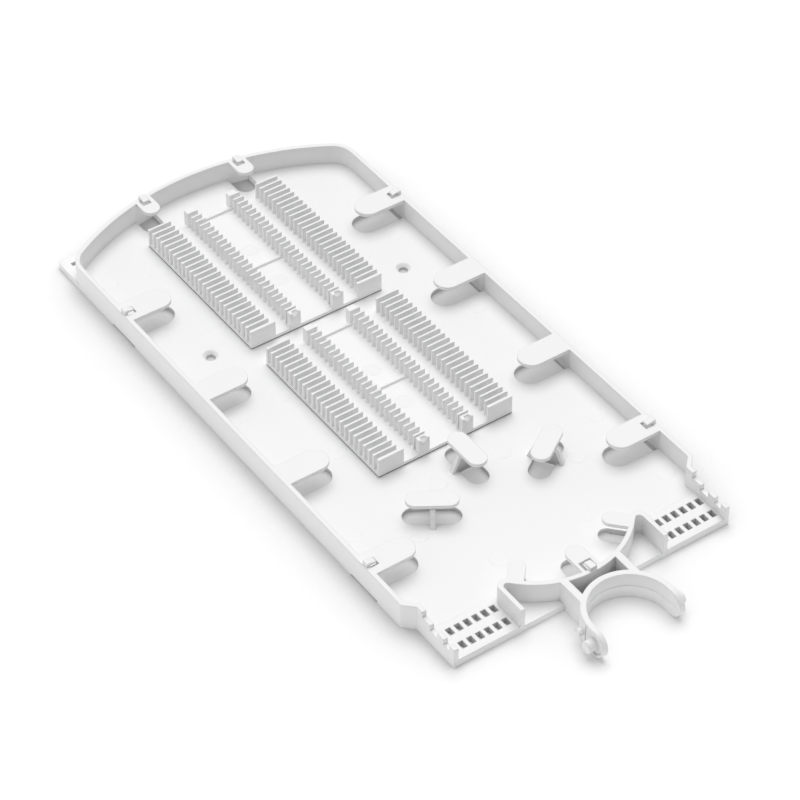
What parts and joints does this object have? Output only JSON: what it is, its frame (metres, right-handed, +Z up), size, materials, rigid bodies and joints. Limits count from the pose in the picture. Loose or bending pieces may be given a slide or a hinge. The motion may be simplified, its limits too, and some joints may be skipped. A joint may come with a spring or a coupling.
{
  "type": "fibre splice tray",
  "caption": "Flat hinged tray for optical fibre splices, with comb-like splice holders, storage spools, holding tabs, cable entries with tie holes and an open hinge ring.",
  "frame": {"origin": "under the middle of the tray's outer box, on the plane it lies on", "axes": "+X to the right across the tray as seen from the hinge, +Y from the hinge to the arched end, +Z up out of the floor"},
  "size_m": [0.128, 0.2942, 0.0128],
  "materials": {
    "tray": "matte moulded",
    "holder": "satin moulded"
  },
  "bodies": {
    "root": {"splice_tray": "tray", "splice_holder_front": "holder", "splice_holder_rear": "holder"}
  },
  "joints": []
}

● Given instruction:
Output the full listing without altering anything.

● Output for this exercise:
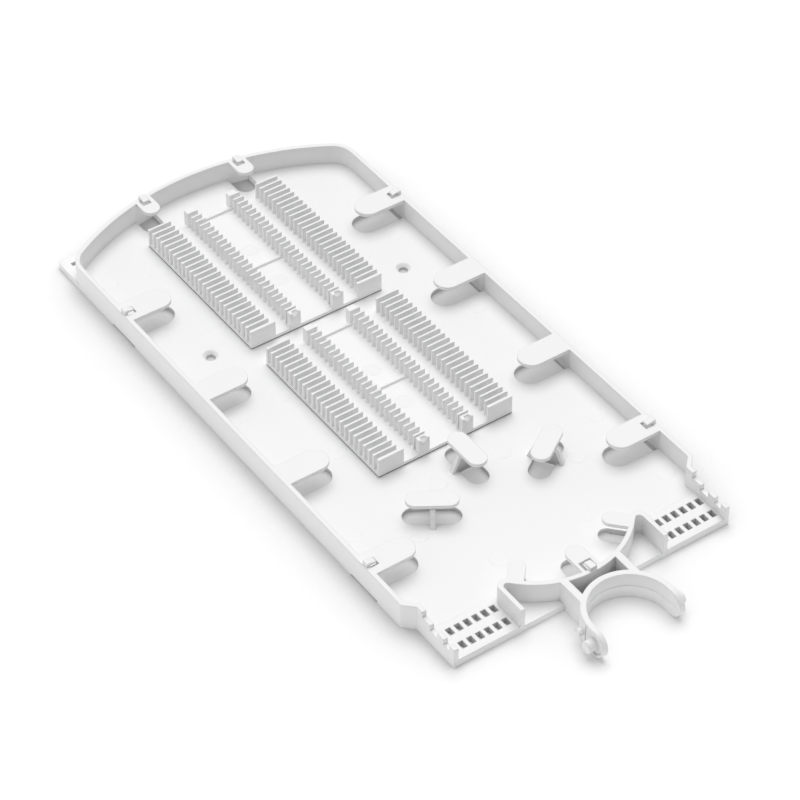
What parts and joints does this object have? Output only JSON: what it is, its frame (metres, right-handed, +Z up), size, materials, rigid bodies and joints. Limits count from the pose in the picture. Loose or bending pieces may be given a slide or a hinge. The motion may be simplified, its limits too, and some joints may be skipped. A joint may come with a spring or a coupling.
{
  "type": "fibre splice tray",
  "caption": "Flat hinged tray for optical fibre splices, with comb-like splice holders, storage spools, holding tabs, cable entries with tie holes and an open hinge ring.",
  "frame": {"origin": "under the middle of the tray's outer box, on the plane it lies on", "axes": "+X to the right across the tray as seen from the hinge, +Y from the hinge to the arched end, +Z up out of the floor"},
  "size_m": [0.128, 0.2942, 0.0128],
  "materials": {
    "tray": "matte moulded",
    "holder": "satin moulded"
  },
  "bodies": {
    "root": {"splice_tray": "tray", "splice_holder_front": "holder", "splice_holder_rear": "holder"}
  },
  "joints": []
}